**What is being asked**
Check every line of the entries for "groups", and copy the lines that hold it.

**Supplied material**
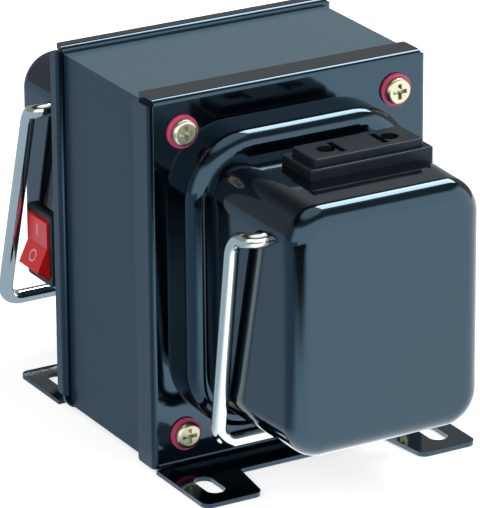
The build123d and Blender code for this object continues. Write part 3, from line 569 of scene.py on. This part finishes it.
...
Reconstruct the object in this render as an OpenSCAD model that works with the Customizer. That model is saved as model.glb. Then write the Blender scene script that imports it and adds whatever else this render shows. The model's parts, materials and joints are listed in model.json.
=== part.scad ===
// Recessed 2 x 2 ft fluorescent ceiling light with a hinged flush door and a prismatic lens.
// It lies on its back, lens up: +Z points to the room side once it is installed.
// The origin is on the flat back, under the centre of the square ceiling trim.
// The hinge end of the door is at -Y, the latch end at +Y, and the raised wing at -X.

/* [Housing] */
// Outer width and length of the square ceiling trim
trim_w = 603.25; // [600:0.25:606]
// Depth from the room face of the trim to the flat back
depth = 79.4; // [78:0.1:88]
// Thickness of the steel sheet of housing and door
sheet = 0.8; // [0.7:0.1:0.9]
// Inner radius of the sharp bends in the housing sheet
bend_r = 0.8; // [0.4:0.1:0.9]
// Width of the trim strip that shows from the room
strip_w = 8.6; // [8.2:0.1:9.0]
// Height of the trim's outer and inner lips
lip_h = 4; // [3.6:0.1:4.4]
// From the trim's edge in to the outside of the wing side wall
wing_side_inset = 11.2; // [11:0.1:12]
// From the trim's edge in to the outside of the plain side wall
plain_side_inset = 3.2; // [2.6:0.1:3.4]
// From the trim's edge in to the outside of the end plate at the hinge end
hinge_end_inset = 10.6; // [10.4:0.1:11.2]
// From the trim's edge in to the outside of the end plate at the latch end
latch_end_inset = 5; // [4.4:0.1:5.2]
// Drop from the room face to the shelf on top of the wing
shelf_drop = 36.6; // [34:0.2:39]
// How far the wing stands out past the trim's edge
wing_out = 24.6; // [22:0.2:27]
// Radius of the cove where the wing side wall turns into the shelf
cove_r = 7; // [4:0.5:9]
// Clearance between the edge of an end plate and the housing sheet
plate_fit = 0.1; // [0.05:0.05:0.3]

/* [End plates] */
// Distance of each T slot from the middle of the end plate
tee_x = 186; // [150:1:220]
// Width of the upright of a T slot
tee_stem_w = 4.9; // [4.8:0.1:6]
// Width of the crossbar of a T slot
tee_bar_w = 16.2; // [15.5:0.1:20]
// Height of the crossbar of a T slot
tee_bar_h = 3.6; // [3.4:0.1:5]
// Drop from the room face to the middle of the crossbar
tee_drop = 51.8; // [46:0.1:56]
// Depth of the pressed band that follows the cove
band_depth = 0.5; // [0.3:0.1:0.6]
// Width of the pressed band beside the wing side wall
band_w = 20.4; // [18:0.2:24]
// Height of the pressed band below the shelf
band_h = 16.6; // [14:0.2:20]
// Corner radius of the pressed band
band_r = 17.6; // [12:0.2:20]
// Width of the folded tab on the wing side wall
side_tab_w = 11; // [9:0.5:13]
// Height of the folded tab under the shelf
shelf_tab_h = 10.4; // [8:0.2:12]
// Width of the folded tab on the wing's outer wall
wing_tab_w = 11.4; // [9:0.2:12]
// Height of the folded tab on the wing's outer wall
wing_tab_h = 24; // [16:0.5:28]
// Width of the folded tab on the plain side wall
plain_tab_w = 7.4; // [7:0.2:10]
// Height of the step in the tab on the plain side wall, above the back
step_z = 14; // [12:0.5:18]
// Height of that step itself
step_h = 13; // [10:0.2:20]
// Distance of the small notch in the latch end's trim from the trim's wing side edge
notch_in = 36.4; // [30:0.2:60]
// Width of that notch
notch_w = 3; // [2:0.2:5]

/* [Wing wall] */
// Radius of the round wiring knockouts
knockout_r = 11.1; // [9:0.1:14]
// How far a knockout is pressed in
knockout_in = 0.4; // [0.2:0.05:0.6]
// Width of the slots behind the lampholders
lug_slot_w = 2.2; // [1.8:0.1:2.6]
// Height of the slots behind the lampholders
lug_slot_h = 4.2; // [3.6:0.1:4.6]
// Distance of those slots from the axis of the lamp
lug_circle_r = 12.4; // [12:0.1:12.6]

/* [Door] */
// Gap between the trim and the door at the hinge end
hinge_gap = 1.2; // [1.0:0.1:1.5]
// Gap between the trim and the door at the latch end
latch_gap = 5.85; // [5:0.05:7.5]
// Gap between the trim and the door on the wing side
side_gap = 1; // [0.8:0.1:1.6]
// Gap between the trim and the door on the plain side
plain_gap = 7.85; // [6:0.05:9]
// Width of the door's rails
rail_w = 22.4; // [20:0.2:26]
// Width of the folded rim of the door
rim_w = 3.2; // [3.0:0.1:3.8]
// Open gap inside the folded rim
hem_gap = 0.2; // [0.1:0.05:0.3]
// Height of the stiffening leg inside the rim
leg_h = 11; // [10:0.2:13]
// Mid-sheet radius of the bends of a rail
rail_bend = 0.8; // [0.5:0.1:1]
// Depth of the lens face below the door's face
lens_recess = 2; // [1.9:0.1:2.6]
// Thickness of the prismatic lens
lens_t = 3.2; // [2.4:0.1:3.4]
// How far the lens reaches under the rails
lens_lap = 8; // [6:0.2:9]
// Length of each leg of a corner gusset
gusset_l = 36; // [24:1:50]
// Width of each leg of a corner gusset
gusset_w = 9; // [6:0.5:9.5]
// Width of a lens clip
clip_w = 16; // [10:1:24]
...
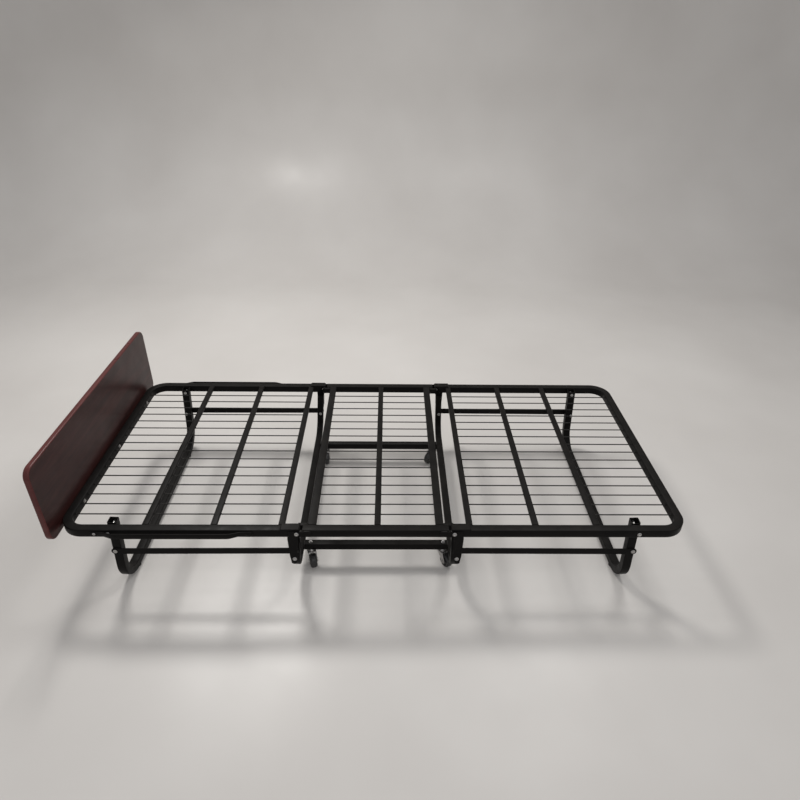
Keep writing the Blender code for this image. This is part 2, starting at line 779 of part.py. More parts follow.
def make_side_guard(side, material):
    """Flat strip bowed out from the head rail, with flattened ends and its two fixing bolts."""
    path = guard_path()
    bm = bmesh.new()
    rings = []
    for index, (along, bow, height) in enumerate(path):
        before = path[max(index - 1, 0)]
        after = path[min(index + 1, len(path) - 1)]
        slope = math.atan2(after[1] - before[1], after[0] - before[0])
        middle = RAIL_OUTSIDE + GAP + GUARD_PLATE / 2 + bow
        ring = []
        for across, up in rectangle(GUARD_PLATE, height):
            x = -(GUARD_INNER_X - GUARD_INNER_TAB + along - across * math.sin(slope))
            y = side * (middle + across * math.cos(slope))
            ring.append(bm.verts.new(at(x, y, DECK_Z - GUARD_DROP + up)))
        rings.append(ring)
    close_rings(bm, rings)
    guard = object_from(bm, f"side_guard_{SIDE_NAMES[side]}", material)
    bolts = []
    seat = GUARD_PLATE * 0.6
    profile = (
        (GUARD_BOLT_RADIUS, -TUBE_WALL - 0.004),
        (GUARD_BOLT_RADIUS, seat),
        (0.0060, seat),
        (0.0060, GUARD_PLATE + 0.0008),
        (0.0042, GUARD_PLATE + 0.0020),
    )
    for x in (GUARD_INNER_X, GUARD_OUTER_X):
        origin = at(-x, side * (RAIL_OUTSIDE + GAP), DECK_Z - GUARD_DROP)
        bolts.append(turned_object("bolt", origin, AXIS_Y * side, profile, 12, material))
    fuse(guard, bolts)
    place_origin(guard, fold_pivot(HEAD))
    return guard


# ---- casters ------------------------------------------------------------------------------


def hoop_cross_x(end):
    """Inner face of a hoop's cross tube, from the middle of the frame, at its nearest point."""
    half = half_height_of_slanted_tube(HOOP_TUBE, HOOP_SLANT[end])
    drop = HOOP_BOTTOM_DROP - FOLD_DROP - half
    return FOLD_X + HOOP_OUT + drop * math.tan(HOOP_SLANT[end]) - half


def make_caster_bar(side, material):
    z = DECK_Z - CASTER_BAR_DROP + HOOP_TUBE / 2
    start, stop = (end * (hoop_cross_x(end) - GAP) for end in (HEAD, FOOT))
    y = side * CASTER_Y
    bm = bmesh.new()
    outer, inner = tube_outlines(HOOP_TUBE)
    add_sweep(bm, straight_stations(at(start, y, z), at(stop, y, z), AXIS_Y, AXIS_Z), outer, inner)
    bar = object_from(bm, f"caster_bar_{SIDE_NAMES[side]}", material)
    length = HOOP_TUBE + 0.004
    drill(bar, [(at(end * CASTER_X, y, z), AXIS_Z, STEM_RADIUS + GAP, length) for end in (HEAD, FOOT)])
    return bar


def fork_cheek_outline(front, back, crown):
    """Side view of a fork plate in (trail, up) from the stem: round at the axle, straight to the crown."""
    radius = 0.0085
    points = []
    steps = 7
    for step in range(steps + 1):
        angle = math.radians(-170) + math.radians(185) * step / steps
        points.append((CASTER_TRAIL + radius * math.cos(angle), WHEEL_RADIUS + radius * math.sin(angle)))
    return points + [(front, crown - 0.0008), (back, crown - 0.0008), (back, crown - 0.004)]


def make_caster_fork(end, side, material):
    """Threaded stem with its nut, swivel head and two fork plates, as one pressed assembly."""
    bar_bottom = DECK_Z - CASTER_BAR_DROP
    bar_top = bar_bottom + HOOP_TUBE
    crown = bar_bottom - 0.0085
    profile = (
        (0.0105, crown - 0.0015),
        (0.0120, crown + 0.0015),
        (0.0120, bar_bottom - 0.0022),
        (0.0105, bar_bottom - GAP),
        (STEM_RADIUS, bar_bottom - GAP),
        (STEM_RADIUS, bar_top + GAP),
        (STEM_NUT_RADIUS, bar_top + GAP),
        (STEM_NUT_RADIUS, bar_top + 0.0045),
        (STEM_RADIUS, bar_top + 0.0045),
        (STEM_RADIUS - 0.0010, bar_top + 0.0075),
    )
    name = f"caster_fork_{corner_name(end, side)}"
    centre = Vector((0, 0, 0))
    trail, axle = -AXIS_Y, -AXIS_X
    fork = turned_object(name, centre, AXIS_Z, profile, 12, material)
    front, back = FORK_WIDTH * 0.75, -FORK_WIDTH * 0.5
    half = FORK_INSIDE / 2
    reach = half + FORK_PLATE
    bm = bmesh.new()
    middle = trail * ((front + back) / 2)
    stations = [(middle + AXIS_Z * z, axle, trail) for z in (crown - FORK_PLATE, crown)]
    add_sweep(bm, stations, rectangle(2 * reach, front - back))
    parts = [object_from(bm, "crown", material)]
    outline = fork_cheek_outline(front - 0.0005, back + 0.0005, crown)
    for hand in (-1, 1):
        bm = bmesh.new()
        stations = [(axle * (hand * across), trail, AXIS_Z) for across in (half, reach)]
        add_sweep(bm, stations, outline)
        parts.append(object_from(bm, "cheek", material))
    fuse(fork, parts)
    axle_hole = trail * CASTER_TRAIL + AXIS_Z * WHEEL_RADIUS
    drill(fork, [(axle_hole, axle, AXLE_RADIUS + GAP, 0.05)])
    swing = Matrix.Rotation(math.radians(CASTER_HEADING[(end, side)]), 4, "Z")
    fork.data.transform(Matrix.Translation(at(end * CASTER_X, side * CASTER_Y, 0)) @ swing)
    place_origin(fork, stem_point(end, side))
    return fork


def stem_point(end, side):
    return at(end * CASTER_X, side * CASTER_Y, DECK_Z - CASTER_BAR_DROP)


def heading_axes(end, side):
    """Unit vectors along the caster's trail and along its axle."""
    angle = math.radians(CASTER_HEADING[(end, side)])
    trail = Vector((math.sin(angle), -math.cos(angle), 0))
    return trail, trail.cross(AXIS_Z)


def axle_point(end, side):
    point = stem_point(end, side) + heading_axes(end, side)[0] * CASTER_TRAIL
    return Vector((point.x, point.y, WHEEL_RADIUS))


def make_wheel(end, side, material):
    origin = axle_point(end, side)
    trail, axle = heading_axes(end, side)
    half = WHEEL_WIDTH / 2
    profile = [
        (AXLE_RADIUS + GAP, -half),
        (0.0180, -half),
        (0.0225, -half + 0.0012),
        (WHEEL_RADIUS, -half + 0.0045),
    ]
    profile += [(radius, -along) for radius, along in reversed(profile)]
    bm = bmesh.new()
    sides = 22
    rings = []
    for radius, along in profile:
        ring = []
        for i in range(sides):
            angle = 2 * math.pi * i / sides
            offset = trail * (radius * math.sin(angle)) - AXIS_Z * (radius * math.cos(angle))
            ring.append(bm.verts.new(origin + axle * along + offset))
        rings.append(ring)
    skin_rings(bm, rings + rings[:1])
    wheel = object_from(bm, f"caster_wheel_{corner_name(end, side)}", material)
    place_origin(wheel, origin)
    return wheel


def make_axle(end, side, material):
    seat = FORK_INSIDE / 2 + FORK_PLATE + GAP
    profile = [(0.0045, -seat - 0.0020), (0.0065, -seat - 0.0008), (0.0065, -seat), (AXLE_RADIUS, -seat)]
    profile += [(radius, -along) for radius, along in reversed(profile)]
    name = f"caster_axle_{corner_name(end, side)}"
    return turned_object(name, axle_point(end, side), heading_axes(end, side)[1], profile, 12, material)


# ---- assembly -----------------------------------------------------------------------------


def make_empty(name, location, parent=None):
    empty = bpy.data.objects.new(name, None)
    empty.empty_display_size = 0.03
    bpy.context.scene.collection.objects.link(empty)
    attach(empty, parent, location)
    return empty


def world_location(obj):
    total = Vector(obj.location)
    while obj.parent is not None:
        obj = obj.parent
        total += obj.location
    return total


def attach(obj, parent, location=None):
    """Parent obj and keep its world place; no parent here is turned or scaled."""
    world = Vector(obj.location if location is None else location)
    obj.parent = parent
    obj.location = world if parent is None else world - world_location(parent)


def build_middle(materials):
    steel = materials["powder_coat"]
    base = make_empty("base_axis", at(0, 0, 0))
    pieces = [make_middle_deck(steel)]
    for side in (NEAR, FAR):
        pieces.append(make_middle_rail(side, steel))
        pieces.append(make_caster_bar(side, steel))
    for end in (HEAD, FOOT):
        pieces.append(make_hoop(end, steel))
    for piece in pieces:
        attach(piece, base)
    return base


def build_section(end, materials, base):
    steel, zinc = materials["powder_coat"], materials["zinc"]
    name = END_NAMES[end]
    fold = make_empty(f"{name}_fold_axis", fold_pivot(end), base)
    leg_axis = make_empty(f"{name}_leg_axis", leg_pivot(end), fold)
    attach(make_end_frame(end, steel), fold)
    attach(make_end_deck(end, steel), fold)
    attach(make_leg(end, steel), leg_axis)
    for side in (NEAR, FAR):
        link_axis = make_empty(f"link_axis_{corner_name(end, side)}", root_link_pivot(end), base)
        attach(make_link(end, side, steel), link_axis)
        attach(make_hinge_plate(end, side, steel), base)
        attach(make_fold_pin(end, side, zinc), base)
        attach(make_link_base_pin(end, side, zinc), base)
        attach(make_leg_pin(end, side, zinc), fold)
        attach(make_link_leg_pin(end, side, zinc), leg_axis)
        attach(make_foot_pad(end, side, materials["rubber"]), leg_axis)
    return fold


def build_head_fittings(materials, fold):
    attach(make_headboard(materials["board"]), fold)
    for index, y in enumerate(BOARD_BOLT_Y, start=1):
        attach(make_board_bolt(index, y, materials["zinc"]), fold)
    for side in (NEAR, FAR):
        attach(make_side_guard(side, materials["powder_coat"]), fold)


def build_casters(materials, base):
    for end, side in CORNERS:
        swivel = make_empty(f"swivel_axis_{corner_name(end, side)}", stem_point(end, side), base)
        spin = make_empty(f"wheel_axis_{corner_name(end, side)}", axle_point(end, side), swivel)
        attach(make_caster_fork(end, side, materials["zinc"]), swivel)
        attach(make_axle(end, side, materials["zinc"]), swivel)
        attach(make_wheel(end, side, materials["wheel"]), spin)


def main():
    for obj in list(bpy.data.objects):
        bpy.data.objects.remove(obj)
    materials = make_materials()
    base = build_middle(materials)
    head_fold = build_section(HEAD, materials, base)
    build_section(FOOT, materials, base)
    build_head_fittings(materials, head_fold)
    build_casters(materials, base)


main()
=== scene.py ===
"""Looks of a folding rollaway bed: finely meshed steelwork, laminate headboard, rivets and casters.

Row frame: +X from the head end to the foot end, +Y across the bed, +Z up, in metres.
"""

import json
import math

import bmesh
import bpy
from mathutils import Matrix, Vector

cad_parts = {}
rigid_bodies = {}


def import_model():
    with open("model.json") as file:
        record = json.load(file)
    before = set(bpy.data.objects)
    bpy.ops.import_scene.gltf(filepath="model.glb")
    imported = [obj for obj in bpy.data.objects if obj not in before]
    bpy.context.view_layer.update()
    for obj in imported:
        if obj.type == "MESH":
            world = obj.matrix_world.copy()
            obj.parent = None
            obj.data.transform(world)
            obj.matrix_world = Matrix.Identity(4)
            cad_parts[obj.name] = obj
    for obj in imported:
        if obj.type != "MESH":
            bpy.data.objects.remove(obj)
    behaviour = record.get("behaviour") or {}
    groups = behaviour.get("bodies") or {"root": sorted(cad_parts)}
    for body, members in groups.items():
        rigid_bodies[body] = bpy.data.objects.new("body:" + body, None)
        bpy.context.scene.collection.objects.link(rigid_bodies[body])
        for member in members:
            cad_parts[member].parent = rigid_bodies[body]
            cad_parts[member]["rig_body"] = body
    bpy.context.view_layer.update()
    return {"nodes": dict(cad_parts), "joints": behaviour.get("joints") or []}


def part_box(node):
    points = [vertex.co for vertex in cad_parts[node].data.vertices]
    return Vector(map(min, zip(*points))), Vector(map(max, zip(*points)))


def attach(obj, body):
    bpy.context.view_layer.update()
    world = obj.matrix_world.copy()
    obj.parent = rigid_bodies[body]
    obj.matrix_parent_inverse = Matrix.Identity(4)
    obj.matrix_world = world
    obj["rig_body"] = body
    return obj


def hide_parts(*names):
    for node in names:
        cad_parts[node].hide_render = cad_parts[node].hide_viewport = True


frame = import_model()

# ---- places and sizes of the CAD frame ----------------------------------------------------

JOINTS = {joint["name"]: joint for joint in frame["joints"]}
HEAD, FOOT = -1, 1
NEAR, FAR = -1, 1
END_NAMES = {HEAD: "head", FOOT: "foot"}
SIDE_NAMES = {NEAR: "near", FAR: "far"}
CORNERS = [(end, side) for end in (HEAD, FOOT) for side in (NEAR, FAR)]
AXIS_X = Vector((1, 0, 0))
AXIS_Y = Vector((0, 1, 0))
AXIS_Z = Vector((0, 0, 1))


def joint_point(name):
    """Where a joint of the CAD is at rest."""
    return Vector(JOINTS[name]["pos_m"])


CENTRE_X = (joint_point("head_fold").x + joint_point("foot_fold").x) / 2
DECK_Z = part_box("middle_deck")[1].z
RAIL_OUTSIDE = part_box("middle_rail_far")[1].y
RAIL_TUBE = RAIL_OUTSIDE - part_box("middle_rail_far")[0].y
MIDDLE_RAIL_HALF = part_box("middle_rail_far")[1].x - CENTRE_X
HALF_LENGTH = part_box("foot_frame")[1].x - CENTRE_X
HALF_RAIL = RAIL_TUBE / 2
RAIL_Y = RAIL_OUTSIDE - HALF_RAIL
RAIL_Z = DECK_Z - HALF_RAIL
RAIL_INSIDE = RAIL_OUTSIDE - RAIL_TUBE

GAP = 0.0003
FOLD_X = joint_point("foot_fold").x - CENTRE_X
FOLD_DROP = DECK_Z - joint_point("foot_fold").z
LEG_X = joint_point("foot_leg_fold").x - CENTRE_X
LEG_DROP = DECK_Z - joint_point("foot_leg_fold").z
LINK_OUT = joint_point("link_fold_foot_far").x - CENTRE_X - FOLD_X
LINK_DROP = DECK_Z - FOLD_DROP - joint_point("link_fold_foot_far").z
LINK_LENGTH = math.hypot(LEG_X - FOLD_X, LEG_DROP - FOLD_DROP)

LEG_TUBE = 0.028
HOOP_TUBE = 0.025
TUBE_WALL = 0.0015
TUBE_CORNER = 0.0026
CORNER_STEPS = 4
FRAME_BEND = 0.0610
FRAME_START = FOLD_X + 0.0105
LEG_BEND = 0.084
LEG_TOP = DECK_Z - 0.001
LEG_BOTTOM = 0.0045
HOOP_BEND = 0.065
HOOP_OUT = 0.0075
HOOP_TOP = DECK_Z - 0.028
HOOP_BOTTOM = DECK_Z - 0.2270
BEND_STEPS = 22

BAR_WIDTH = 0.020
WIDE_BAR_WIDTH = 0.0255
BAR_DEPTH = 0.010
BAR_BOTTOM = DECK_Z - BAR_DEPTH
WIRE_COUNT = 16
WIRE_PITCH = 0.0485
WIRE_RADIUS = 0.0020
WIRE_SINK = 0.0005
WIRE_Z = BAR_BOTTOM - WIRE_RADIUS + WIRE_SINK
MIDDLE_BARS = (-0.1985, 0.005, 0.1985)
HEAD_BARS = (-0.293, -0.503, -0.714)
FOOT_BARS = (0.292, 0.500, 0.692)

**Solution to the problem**
    groups = behaviour.get("bodies") or {"root": sorted(cad_parts)}
    for body, members in groups.items():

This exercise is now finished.